I guess I'm late to the party, but I'll offer some insight into collision control with a ton of chattering transmitters on one link, a la 802.11. This is somewhat packetized.
If two transmitters try to transmit at the same time, you're bound to get a mangled mess of rotten bacon at the receivers.
A simplified version of WiFi-style collisions would be good. Basically, it uses preambles that can be detected, and for longer transmissions that have a higher chance of conflicting, it can use shorter request/clear to send packets.
While this is likely overkill, I'd go for preambles. Start by transmitting a steady stream of something recognizable, like in hex, 555533330f0f00ff which is basically alternating 1s and 0s but with changing frequency(0101, then 0011, then 00001111, and so on), a readily recognizable pattern that is unlikely to be given off by stray radiation or noise.
This pattern could undergo a shift so there's a finite set of other preambles that should be bitwise-shifted relative to the original.
If a transmitter detects this preamble, it should STOP and wait. If you limit all packets to a certain temporal length, collisions should not occur if you wait sufficient time between packets. If during the time of one packet, a preamble is heard, then your station should wait for the full length of the transmission(listening to its length and other header fields so it knows how long to wait). Once the packet is done, your station can transmit its preamble.
This is where the WiFi resemblance stops and simpler protocols take over.
Note that if 2 stations are waiting on a packet they can start their preambles almost simultaneously. To resolve this, each station should have a different zero bit flipped in its preamble. If it detects a 1 for that bit, it sees that there's another station preambling, and should back off.
Each station should wait a certain delay(up to you) after each packet so other stations can start their transmissions.
A few sketches of the communication patterns show that this is sufficient for your needs.
Now if it's a master-slave-style system as long as you only have one network it should be easier since there should only be one outstanding request that would involve a slave transmitting.
Those will be by far the cheapest method. As for the best method, there are a variety of choices much better, but more expensive. A network of Xbee modules comes to mind, but those are much more expensive than $1.25 a pair.
Using the RF modules is very do-able however. To prevent communication overlapping, put a RF transmitter and receiver on each sensor node and the main hub. The main hub can send "hey sensor1 give me your data", which gets broadcasted to all of the sensors. However, only sensor1 will realize "hey I am sensor 1, here is my data" which the hub will listen for. Then, the hub will go on and say "hey sensor2 send me your data" and so on and so forth.
I think your original approach may be best. The approach of putting a Tx and Rx on every device may be affordable, but I question if it will work. With 20 devices transmitting on the same frequency, which one will the receiver "hear". Most important, how will a device receive any remote transmitter's signal when its own transmitter is very close? Keep in mind: these are AM radios and will "send" a carrier even if not sending any data. Get a small number of transmitters before trying to go full scale.

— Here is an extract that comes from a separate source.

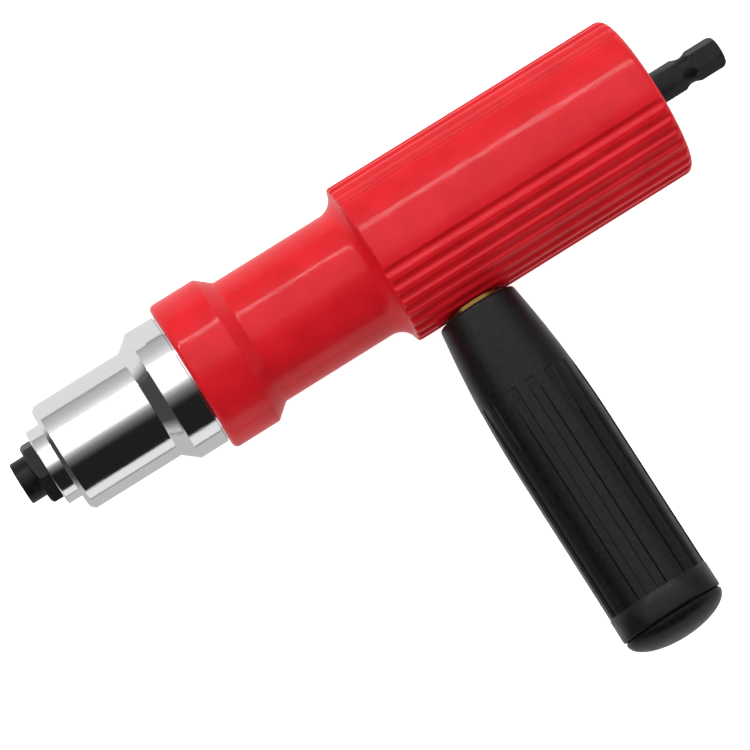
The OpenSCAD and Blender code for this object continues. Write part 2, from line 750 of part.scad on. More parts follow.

To avoid the problem of receiving the one active transmitter among the soup of inactive transmitters, you want only 1 transmitter powered at 1 time. You would control Vcc to one transmitter, turn it on, send the burst of data, and then power it off.
-How can I prevent communication overlapping?

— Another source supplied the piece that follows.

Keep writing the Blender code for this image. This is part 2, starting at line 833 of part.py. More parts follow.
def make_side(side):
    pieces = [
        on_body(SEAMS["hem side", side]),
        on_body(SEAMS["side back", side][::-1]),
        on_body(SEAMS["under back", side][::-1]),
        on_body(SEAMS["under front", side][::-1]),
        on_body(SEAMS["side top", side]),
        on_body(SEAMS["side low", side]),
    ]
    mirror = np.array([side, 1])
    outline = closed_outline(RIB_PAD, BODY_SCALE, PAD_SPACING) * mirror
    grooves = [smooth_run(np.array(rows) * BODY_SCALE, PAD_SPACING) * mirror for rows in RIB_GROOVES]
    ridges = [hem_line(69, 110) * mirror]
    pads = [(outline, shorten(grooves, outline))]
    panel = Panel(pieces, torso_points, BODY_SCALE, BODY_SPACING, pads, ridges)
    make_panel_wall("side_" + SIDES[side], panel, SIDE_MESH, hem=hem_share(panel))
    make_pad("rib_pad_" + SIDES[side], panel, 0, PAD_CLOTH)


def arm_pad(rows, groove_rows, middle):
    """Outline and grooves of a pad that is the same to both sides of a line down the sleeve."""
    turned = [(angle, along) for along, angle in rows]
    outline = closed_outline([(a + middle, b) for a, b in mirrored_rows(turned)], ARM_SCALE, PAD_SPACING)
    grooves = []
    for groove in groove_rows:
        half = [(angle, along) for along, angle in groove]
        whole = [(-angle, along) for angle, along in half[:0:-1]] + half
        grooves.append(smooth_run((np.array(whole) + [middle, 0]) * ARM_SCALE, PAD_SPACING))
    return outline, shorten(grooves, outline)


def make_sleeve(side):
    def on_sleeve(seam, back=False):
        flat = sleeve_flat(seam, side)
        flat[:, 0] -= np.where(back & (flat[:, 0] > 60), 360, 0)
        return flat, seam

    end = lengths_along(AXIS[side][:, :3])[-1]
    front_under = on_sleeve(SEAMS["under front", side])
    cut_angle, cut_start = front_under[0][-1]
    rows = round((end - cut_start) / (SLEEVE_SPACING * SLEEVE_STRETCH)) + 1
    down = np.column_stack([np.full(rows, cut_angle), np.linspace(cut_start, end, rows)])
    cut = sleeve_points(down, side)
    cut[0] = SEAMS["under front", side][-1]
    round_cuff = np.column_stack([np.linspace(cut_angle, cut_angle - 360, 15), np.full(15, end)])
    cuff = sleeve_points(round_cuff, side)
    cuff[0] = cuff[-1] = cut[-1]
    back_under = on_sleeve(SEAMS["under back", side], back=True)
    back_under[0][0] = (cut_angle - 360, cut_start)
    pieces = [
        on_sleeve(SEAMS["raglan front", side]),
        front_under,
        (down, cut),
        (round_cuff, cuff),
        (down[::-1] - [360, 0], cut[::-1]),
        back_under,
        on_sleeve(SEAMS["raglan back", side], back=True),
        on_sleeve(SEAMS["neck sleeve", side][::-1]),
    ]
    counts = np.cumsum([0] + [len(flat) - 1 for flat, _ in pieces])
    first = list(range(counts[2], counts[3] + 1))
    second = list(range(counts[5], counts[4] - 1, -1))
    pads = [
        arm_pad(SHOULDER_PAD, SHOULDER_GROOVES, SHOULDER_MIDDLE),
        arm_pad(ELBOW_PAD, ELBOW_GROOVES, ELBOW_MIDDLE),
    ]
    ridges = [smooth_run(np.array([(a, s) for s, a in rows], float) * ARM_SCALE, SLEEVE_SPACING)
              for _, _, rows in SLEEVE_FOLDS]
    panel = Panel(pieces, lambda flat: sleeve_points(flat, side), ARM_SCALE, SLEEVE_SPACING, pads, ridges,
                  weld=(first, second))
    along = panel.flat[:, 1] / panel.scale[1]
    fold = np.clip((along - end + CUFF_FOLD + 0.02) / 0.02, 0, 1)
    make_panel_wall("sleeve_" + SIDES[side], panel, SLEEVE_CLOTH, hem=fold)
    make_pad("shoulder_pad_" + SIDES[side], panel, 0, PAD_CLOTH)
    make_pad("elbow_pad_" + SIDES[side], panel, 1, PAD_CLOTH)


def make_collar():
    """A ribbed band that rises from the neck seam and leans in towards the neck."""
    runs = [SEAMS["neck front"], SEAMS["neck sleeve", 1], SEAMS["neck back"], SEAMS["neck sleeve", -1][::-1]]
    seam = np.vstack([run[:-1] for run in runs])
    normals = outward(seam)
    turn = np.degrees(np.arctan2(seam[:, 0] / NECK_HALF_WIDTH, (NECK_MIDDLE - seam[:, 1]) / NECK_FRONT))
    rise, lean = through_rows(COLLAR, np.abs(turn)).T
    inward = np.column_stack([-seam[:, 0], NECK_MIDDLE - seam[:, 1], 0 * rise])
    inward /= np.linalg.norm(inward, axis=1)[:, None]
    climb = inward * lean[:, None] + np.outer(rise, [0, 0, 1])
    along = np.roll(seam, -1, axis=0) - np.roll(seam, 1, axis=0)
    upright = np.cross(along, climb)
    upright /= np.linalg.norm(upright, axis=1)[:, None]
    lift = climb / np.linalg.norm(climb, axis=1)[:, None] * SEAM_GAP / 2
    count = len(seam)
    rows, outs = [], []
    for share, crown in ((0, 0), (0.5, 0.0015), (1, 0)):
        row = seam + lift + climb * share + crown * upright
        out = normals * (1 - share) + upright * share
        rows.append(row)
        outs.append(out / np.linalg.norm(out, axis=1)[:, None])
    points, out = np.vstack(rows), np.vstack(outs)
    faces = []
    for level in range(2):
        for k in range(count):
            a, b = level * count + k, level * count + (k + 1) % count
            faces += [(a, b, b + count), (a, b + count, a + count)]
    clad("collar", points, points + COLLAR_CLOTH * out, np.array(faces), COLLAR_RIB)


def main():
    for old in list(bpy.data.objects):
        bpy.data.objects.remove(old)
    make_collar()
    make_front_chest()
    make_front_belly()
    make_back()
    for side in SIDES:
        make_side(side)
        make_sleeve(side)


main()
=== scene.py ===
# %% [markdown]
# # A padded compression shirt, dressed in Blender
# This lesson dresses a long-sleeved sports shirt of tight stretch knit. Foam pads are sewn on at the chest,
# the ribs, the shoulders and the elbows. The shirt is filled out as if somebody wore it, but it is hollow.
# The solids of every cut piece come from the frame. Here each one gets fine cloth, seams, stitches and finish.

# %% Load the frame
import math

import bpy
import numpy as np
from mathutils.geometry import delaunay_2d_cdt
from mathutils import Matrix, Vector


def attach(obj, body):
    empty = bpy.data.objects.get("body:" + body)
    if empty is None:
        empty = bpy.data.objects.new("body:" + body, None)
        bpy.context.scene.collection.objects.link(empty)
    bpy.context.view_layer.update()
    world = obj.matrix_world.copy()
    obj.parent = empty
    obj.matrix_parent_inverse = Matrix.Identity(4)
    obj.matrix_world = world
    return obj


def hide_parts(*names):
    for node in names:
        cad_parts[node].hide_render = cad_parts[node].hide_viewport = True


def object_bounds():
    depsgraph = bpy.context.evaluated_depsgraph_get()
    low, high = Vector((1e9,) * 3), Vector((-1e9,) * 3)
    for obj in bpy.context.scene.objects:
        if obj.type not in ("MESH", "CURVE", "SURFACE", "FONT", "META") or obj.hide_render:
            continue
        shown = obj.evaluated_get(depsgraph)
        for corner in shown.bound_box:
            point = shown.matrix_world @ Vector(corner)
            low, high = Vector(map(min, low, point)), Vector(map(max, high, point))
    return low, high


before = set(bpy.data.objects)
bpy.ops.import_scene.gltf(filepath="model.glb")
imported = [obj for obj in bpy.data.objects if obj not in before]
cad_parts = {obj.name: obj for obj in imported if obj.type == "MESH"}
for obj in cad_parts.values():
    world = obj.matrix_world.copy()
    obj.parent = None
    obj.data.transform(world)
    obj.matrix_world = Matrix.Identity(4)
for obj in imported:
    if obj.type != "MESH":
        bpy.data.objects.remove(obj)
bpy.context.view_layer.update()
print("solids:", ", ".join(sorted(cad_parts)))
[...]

You can't -- you have to accept that there will be occasional overlaps. Add a CRC to the transmitted data so that the receiver can detect garbage.

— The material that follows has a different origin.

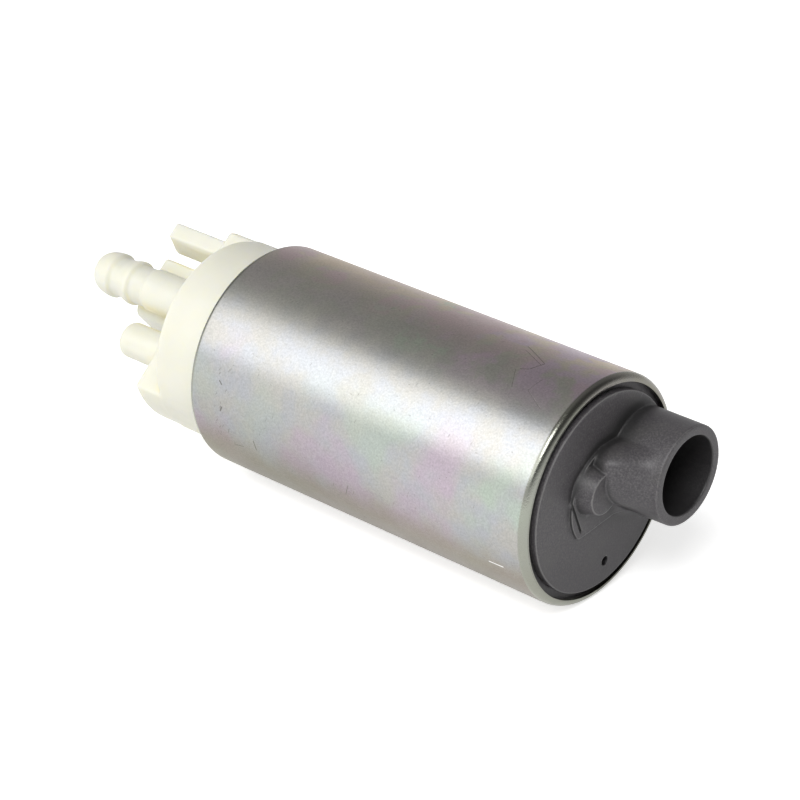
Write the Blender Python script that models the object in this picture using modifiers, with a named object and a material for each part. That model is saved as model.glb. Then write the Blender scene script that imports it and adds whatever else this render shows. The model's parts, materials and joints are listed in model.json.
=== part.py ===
"""In-tank electric fuel pump, modelled in Blender 4.5 (metres, +Z up).

The pump lies on its side. Its shaft runs along world X, with the black suction end at +X and the
cream pressure end at -X. Every piece is modelled in the pump's own frame: local Z along the shaft,
0 at the plane of the rolled lip and growing towards the suction end, local X away from the viewer
and local Y up. The cap's features have a frame of their own, turned about the shaft.
"""

import math

import bmesh
import bpy
from mathutils import Vector

MM = 0.001

# Clearances
SEAT_GAP = 0.15 * MM      # flat faces that are clamped together
SLIP_GAP = 0.20 * MM      # one piece slid into another
PRESS_GAP = 0.10 * MM     # pieces pressed on the shaft
RUN_GAP = 0.06 * MM       # shaft in its bushes
SIDE_GAP = 0.20 * MM      # impeller to the walls of its chamber
END_GAP = 0.30 * MM       # ends of pieces that lie in line

# Facets round each kind of turned piece
ROUND = 44
NECK_SIDES = 36
BORE_SIDES = 28
NOZZLE_SIDES = 18
SMALL_SIDES = 16
HOLE_SIDES = 8
CHANNEL_SIDES = 28
MAGNET_SIDES = 14
TURN_SIDES = 8            # straight pieces in one turn of a spring or winding

# Steel housing
HOUSING_R = 19.0 * MM
HOUSING_WALL = 1.0 * MM
HOUSING_LEN = 69.3 * MM
LIP_W = 1.3 * MM          # how far the lip reaches in from the outside
LIP_ROUND = 1.3 * MM
LIP_BORE_STEP = 0.25 * MM # straight bore under the lip's round edge
CRIMP_W = 1.9 * MM
CRIMP_ROUND = 0.9 * MM
COUNTERBORE = 0.2 * MM    # extra radius of the bore round the pump section

# Inlet cover
FACE_GAP = 1.2 * MM        # shadow gap between the cover's face and the lip
FACE_PROUD = 0.4 * MM
FACE_CHAMFER = 0.3 * MM
COVER_FLANGE_T = 5.35 * MM
HUB_R = 8.4 * MM
HUB_H = 0.5 * MM
HUB_FLAT_ANGLE = math.radians(-86)    # direction that the hub's flat faces
HUB_FLAT_DIST = 4.9 * MM
HUB_GROOVE = 0.4 * MM
HUB_GROOVE_FLOOR = 0.1 * MM           # hub left under the groove
HUB_GROOVE_FROM = (-8.3 * MM, 1.6 * MM)
HUB_GROOVE_TO = (-6.0 * MM, -4.0 * MM)
NECK_ANGLE = math.radians(19.4)       # direction of the neck's axis from the shaft's
NECK_BASE_R = 8.3 * MM
NECK_TIP_R = 8.2 * MM
NECK_LIP_GAP = 0.6 * MM    # neck's end inside the lip's bore, seen along the shaft
NECK_LEAN = (0.35 * MM, -0.35 * MM)   # neck's foot from under its end
NECK_BORE_R = 6.5 * MM
NECK_END = 10.2 * MM
NECK_EDGE = 0.4 * MM
NECK_FLOOR = 1.2 * MM      # depth of the neck's blind bore under the cover's face
PORT_RISE = 0.4 * MM       # how far the suction port's cutter reaches into that bore
FOOT_FILLET = 1.5 * MM     # fillet under the neck, on the side away from the web
FOOT_FROM = math.radians(205)
FOOT_TO = math.radians(305)
FOOT_FADE = math.radians(20)
WEB_REACH = 4.6 * MM       # how far the neck swells towards the boss
WEB_FROM = math.radians(132)
WEB_FULL_FROM = math.radians(160)
WEB_FULL_TO = math.radians(168)
WEB_TO = math.radians(222)
WEB_WALL_H = 2.2 * MM      # upright part of the swelling
WEB_H = 9.2 * MM           # height at which it has died out in the neck
WEB_LEVELS = 5
BOSS_AT = (-3.7 * MM, 2.55 * MM)
BOSS_R = 4.1 * MM
BOSS_TOP_R = 3.35 * MM
BOSS_H = 2.7 * MM          # above the hub
VENT_AT = (1.25 * MM, -12.85 * MM)
VENT_R = 0.75 * MM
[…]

The timing of the multiple transmitters is surely a project in itself. You surely don't want to run them all at the same transmission period. They may not collide at the beginning, but when two devices did drift together and start colliding, they would stay together and collide for a long time, until the clocks drifted apart.
I would start with something simple. For example with three devices, run the transmissions at 2000 ms, 2200 ms, 2400 ms period (use EEPROM to configure). That way, if a pair happens to collide at one data point, then next transmissions that pair will be 200 ms apart.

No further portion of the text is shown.